Filonik A., Baturina V.


The article analyzes issues related to changes in the situation of Egyptian women over the course of about two decades from the beginning of the July Revolution to the end of its stage associated with the Nasser regime. Egypt, embodying the avant-garde of the Arab world, became the first Arab State to abandon the traditional belittled interpretation of the role of women in society and constitutionally confirmed their equal rights with men. Women have actively shown themselves in the struggle for the country’s independence from Britain and demonstrated their willingness to be full-fledged participants in national events on an equal basis with men. The emotional explosion of their social discontent culminated in the creation of the Union of Egyptian Feminists on their own initiative and the efforts of a small group of advanced Egyptian women who conducted educational work in the women’s environment and outside it, spreading the ideas of gender equality, speaking out against insulting their human dignity and humiliation in everyday life.
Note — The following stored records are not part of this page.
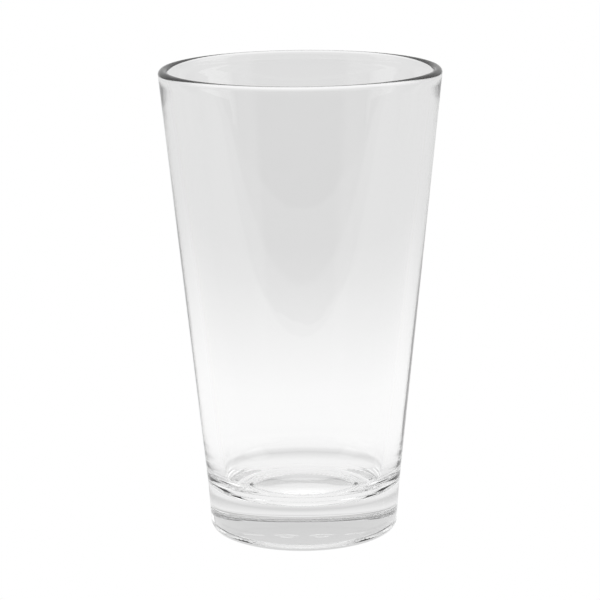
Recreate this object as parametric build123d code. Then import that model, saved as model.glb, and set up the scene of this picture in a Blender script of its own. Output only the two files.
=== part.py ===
from build123d import *
from math import asin, atan2, cos, hypot, pi, sin, tan
import os

# A pint mixing glass: one piece of pressed glass, turned about +Z.
# The origin is the centre of the circle that the glass stands on. Millimetres.

# Outside
height = 149.2
rim_diameter = 88.9  # across the widest part of the lip
base_diameter = 60.0  # where the base band would meet the table without its rounded heel
knee_height = 14.0  # top of the base band, which is steeper than the wall above it
knee_diameter = 61.9
heel_radius = 2.2

# Lip and wall
lip_thickness = 3.0
bead_height = 4.6  # how far below the top the inner bead has run out into the wall
rim_wall = 2.9  # wall thickness just below the bead
foot_wall = 5.6  # wall thickness level with the cavity floor

# Base
base_thickness = 12.9  # from the table to the centre of the cavity floor
floor_dish = 0.5  # the centre of the cavity floor is this much lower than its edge
floor_fillet = 9.0
push_up = 1.3  # height of the hollow under the base, at its centre
step_height = 1.0  # from the bearing ring up to the hollow
step_run = 0.6  # how far the step leans in
step_round = 0.45  # rounding of the step's two corners
ring_width = 6.4  # flat part of the bearing ring

# Stippling: short radial grooves pressed into the inner part of the bearing ring
stipple_count = 84
stipple_width = 0.7
stipple_length = 1.8
stipple_depth = 0.15

# A row of plain raised marks under the base, a little in front of its centre
mark_height = 0.15
mark_pitch = 8.0
mark_offset = 6.0
mark_line = 1.2  # width of a raised line
bar_length = 5.0
ring_mark_diameter = 5.5
pad_width = 3.0


def lip_circle():
    """Centre and radius of the half-round top of the lip."""
    radius = lip_thickness / 2
    return Vector(rim_diameter / 2 - radius, height - radius), radius


def wall_angle():
    """Angle from the vertical of the outer wall, which runs from the knee tangent to the lip."""
    centre, radius = lip_circle()
    run = centre.X - knee_diameter / 2
    rise = centre.Y - knee_height
    return atan2(run, rise) + asin(radius / hypot(run, rise))


def outer_radius(z):
    """Radius of the outer wall at height z, above the knee."""
    return knee_diameter / 2 + (z - knee_height) * tan(wall_angle())


def inner_wall():
    """Ends of the straight inner wall: level with the floor's edge, and below the bead."""
    floor_edge = base_thickness + floor_dish
    bead_end = height - bead_height
    low = Vector(outer_radius(floor_edge) - foot_wall, floor_edge)
    high = Vector(outer_radius(bead_end) - rim_wall, bead_end)
    return low, high


def heel():
    """Ends of the rounded heel: on the bearing ring, and on the base band."""
    slope = atan2((knee_diameter - base_diameter) / 2, knee_height)
    setback = heel_radius * tan((pi / 2 - slope) / 2)
    on_ring = Vector(base_diameter / 2 - setback, 0)
    on_band = Vector(base_diameter / 2 + setback * sin(slope), setback * cos(slope))
    return on_ring, on_band


def hollow_edge():
    """Ends of the step under the base: on the bearing ring, and on the hollow."""
    on_ring = Vector(heel()[0].X - ring_width, 0)
    return on_ring, Vector(on_ring.X - step_run, step_height)


def hollow_height(radius):
    """Height above the table of the shallow hollow under the base."""
    share = radius / hollow_edge()[1].X
    return push_up - (push_up - step_height) * share**2


def round_corner(sketch, corner, radius):
    """Round the vertex of the section that lies at a corner."""
    return fillet(sketch.vertices().sort_by_distance(corner)[0], radius)


def section():
    """Half of the section through the axis, as a face in the XZ plane."""
    lip_centre, lip_radius = lip_circle()
    angle = wall_angle()
    wall_top = lip_centre + Vector(cos(angle), -sin(angle)) * lip_radius
    lip_top = Vector(lip_centre.X, height)
    lip_inside = lip_centre - Vector(lip_radius, 0)
    knee = Vector(knee_diameter / 2, knee_height)
    low, high = inner_wall()
    up_wall = (high - low).normalized()
    heel_on_ring, heel_on_band = heel()
    step_on_ring, step_top = hollow_edge()
    floor_middle = Vector(low.X / 2, base_thickness + floor_dish / 4)
    hollow_middle = Vector(step_top.X / 2, hollow_height(step_top.X / 2))

    with BuildSketch(Plane.XZ) as sketch:
        with BuildLine():
            Line((0, push_up), (0, base_thickness))
            ThreePointArc((0, base_thickness), floor_middle, low)
            Line(low, high)
            Spline(high, lip_inside, tangents=[up_wall, Vector(0, 1)])
            ThreePointArc(lip_inside, lip_centre + Vector(-1, 1).normalized() * lip_radius, lip_top)
            ThreePointArc(lip_top, lip_centre + Vector(1, 1).normalized() * lip_radius, wall_top)
            Line(wall_top, knee)
            Line(knee, heel_on_band)
            RadiusArc(heel_on_band, heel_on_ring, heel_radius)
            Line(heel_on_ring, step_on_ring)
            Line(step_on_ring, step_top)
            ThreePointArc(step_top, hollow_middle, (0, push_up))
        make_face()
        round_corner(sketch, low, floor_fillet)
        round_corner(sketch, step_on_ring, step_round)
        round_corner(sketch, step_top, step_round)
    return sketch.sketch


def mark_faces():
    """The plain marks: a bar, two rings and a pad, in a row."""
    with BuildSketch() as marks:
        with Locations((-1.5 * mark_pitch, -mark_offset)):
            SlotOverall(bar_length, mark_line)
        with Locations((-0.5 * mark_pitch, -mark_offset), (0.5 * mark_pitch, -mark_offset)):
            Circle(ring_mark_diameter / 2)
            Circle(ring_mark_diameter / 2 - mark_line, mode=Mode.SUBTRACT)
        with Locations((1.5 * mark_pitch, -mark_offset)):
            SlotOverall(bar_length, pad_width)
    return marks.sketch


def tumbler():
    """The glass: the turned body, with the grooves cut and the marks raised underneath."""
    groove_radius = hollow_edge()[0].X + stipple_length / 2 - step_run
    mark_face = hollow_height(mark_offset) - mark_height
    with BuildPart() as glass:
        add(section())
        revolve(axis=Axis.Z)
        with PolarLocations(groove_radius, stipple_count):
            Box(stipple_length, stipple_width, 2 * stipple_depth, mode=Mode.SUBTRACT)
        with BuildSketch(Plane.XY.offset(mark_face)):
            add(mark_faces())
        extrude(amount=push_up)
    return glass.part


os.makedirs("parts", exist_ok=True)
export_step(tumbler(), "parts/tumbler.step")
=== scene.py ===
from math import atan2, asin, cos, hypot, pi, radians, sin, tan

import bmesh
import bpy
from mathutils import Matrix, Vector


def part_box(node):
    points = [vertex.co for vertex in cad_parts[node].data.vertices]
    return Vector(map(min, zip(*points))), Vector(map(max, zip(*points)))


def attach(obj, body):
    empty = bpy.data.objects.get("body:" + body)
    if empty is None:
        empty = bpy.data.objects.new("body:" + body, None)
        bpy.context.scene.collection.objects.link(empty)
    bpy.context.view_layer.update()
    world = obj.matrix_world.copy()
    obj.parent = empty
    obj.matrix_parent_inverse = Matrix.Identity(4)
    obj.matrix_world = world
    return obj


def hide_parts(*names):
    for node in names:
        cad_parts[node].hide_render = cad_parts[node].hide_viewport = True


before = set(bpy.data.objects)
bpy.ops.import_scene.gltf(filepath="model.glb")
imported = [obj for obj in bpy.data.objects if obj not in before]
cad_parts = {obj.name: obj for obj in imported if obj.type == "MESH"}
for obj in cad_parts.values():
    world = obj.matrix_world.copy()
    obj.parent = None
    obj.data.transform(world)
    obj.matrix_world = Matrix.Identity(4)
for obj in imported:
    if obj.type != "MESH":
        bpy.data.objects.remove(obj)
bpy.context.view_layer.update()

MM = 0.001

# Section of the glass, in millimetres. Its height and the width of the lip are those of the CAD node.
low_corner, high_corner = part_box("tumbler")
height = high_corner.z / MM
rim_diameter = (high_corner.x - low_corner.x) / MM
base_diameter = 60.0
knee_height = 14.0
knee_diameter = 61.9
knee_round = 36.0
heel_radius = 2.2
lip_thickness = 3.0
bead_height = 4.6
rim_wall = 2.9
foot_wall = 5.6
base_thickness = 12.9
floor_dish = 0.5
floor_fillet = 9.0
push_up = 1.3
step_height = 1.0
step_run = 0.6
step_round = 0.45
ring_width = 6.4

# Stippling: short radial grooves across the inner edge of the bearing ring
stipple_count = 84
stipple_width = 0.7
stipple_length = 1.8
stipple_depth = 0.15
stipple_edge = 0.4  # how far a groove's sides take to fade out

# A row of plain raised marks under the base
mark_height = 0.15
mark_pitch = 8.0
mark_offset = 6.0
mark_line = 1.2
bar_length = 5.0
ring_mark_diameter = 5.5
pad_width = 3.0
mark_edge = 0.4  # width of the marks' sloping sides
mark_reach = 16.0  # the marks lie within this distance of the axis

# Slow waves that pressing leaves in the inner wall. Each one has its share of the depth, its
# number of crests round the glass, its turn per millimetre of height and its starting angle.
wave_depth = 0.03
waves = [(1.0, 3, 0.0, 0.7), (0.7, 7, 1 / 31, 2.1), (0.5, 13, -1 / 23, 0.0)]
wave_start = 20.0  # height above the knee over which they grow
wave_end = 12.0  # height below the bead over which they die away

# Fineness of the turned mesh: steps round it, and along each stretch of its section
segments_per_groove = 6
segments = stipple_count * segments_per_groove
mark_steps = 60
hollow_steps = 6
step_corner_steps = 4
groove_steps = 7
ring_steps = 4
heel_steps = 10
knee_steps = 5
wall_steps = 14
lip_steps = 24
bead_steps = 9
fillet_steps = 12
floor_steps = 9


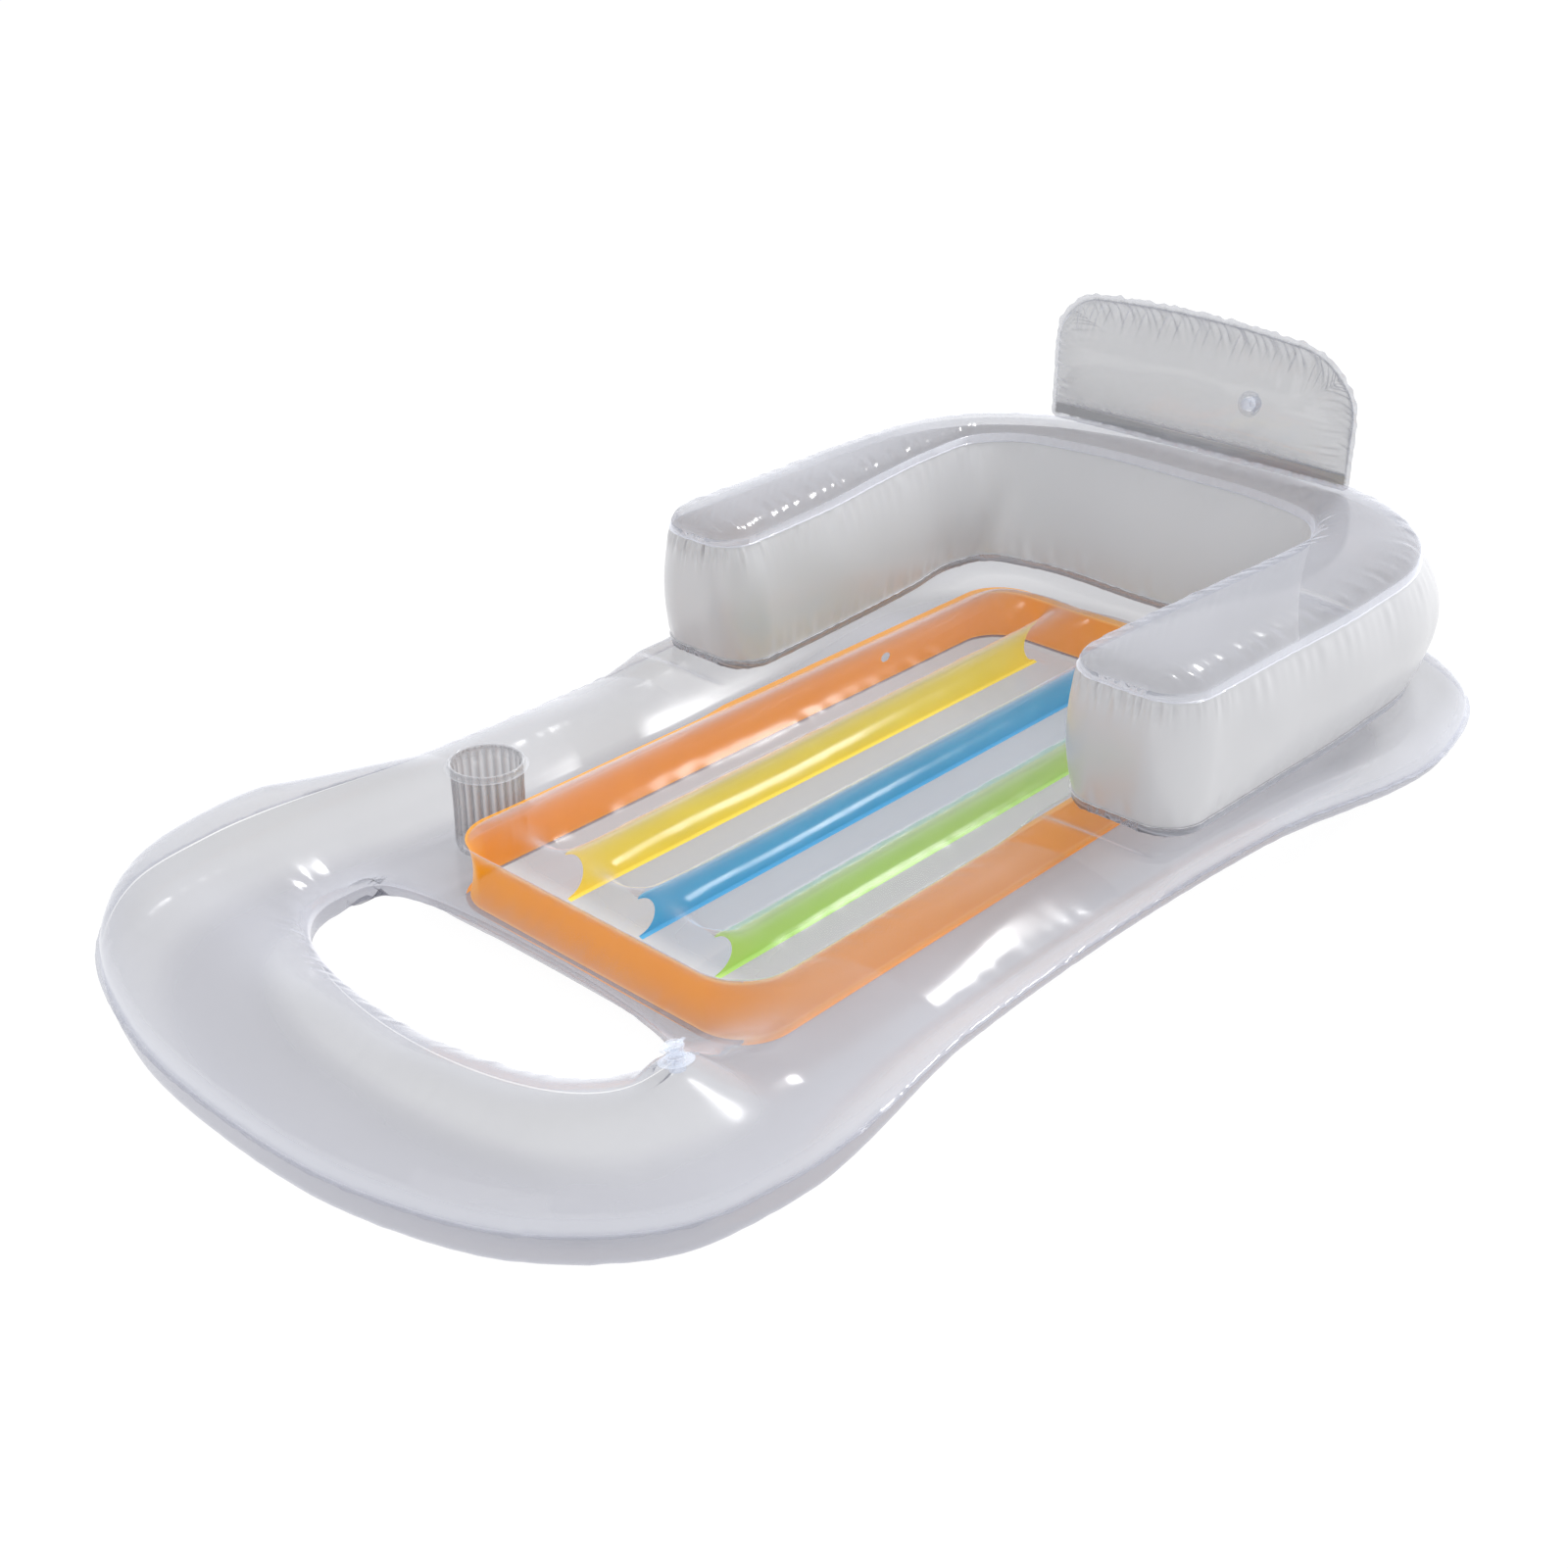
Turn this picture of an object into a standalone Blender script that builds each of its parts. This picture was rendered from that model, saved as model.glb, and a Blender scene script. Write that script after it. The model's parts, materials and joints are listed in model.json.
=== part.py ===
"""Inflatable pool lounger: welded film sheets, coloured beams, cup holder, headrest and air valves.

Metres, +Z up. The lounger lies along Y, foot end at -Y, head end at +Y, underside on z = 0.
The cup holder is on the -X side.
"""

from math import pi

import bmesh
import bpy
import numpy as np
from mathutils import Matrix, Vector
from mathutils.bvhtree import BVHTree

# Film and welds
FILM = 0.0003                       # thickness of every welded sheet
GAP = 0.0003                        # clearance between pieces that touch
FLANGE_WIDTH = 0.005                # flat welded edge outside a seam
WELD_TOLERANCE = 0.00001

# Base: overall size, seams and ring
BASE_LENGTH = 1.575                 # over the welded edge
BASE_WIDTH = 0.894
SEAM_HEIGHT = 0.060                 # outer seam, where top and bottom sheets meet
FOOT_CREST = 0.120                  # top of the ring round the foot opening
WAIST_CREST = 0.090                 # top of the ring beside the panel
ARM_CREST = 0.110                   # the ring under the bolster, before the bolster flattens it
BOTTOM_BULGE = 0.066                # how far the bottom sheet swells below its seams

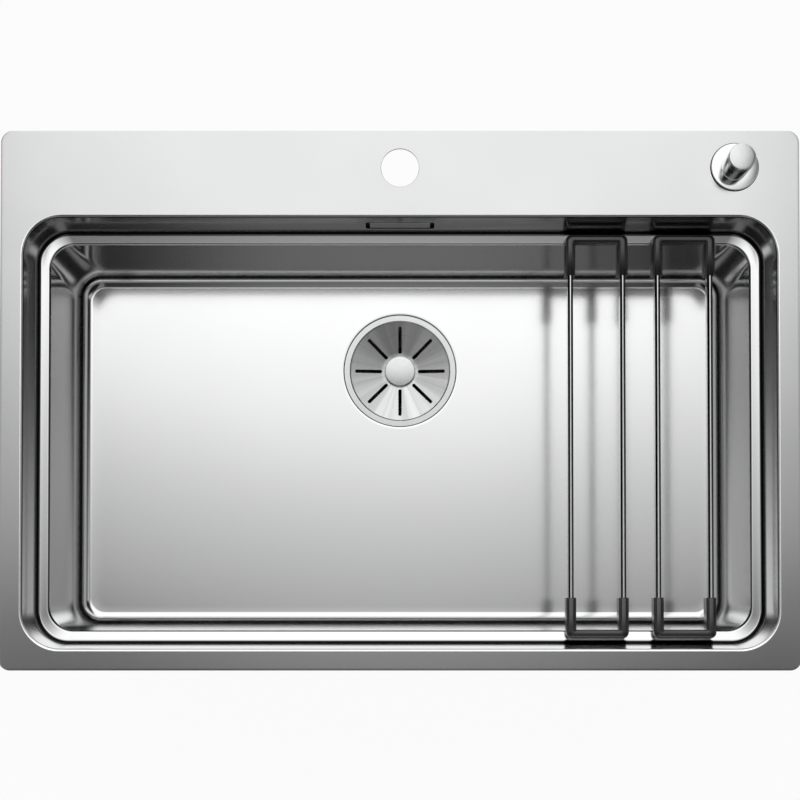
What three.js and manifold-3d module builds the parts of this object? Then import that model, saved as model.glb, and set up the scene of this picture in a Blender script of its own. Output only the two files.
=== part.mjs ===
// Drop-in kitchen sink: stepped steel bowl, two sliding rails, and a strainer waste lifted by a deck knob.
// Millimetres. X runs to the right along the worktop, Y to the back, Z up.
// The origin is the middle of the deck's outline, level with the surface of the worktop.

import * as THREE from 'three';
import { mergeVertices } from 'three/addons/utils/BufferGeometryUtils.js';
import Module from 'manifold-3d';

const wasm = await Module();
wasm.setup();

// Driving dimensions

const GAP = 0.3; // between pieces that touch or run on each other
const SHEET = 1.0; // steel sheet of the deck and bowl
const BEYOND = 5; // how far a cutting body runs past what it cuts

const DECK = { halfX: 370, halfY: 250, corner: 11, top: 3, bevel: 0.8 };
const DECK_UNDER = DECK.top - SHEET;

// The bowl's sections are rounded rectangles. Each inset is measured from the rim line in the deck.
const BOWL = {
  halfX: 351,
  halfY: 202,
  centreY: -30,
  rimCorner: 37,
  rimRound: 2.2,
  ledgeDepth: 50,
  ledgeStart: 10.3,
  ledgeEnd: 16.6,
  ledgeCorner: 27,
  shoulderCorner: 24,
  creaseRound: 4,
  ledgeRound: 2,
  wallFoot: 24.5,
  footCorner: 22,
  footRound: 11.7,
  floorCorner: 14,
  depth: 190, // at the edge of the waste
  funnelFall: 0.3, // the floor drops this much round the waste
  cornerSteps: 8,
};
const FLOOR = DECK.top - BOWL.depth; // height of the bowl floor at the waste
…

A separate topic was the overcoming of illiteracy and women’s education, which was subsequently focused on by the regime that emerged in the wake of the July Revolution, which simultaneously initiated measures in the economy, creating the public sector and limiting private capital. Amid the aggravation of social contradictions, the ideas of feminism did not receive support from the state, and the Women’s Union was transferred to the government, becoming one of the conductors of the policy of the ruling party.


Egypt; Union of Egyptian Feminists; women’s issue; traditions; reforms; gender gap; protests; deficits.